The Military Rules of Evidence are applicable at sentencing, but, at the discretion of the military judge, may be relaxed for the defense when it presents its evidence in extenuation or mitigation. Although the rules may be relaxed, however, otherwise inadmissible evidence still is not admitted at sentencing. The cases indicate "that the relaxation of the Rules goes more to the question of whether the evidence is authentic and reliable.”

United States v.
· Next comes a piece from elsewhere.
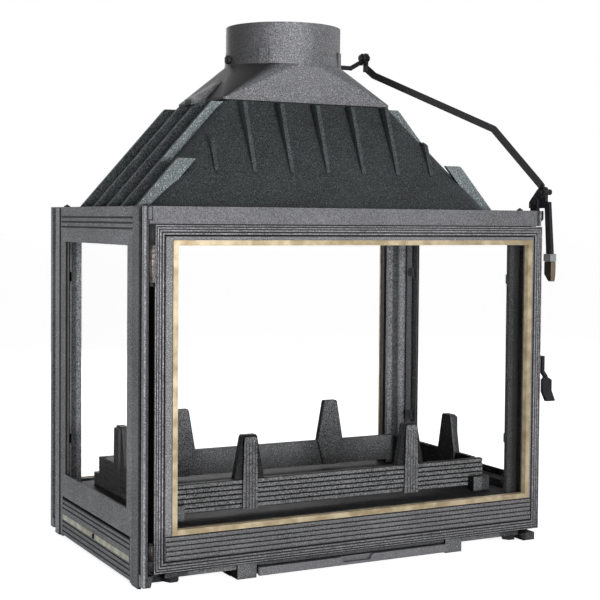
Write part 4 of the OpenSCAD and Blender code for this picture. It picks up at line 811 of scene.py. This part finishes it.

Boone, 49 M.J. 187, 198 n. 14 (1998) (citations omitted).

. At the time of trial, insurance deductibles and other related expenses had not yet been fully reimbursed under Article 139, UCMJ, 10 U.S.C. § 939.

. See, e.g., R.C.M. 1001(b)(4) (allowing evidence that offense was hate crime to be presented to sentencing authority).

. Much the same can be said of the rebuttal testimony by appellant's former squad leader in which he described an apparently willful dereliction of duty by appellant when he refused to complete the APFT. However, trial defense counsel failed to object to this testimony, thereby waiving any claim for appellate relief in the absence of plain error. See Mil. R. Evid. 103(a)(1). We decline to conclude that admitting such testimony was plain error, but we have nevertheless considered the prejudicial effect of the former squad leader’s testimony when gauging the strength of the government’s case apart from 1SG Mansfield’s rebuttal testimony.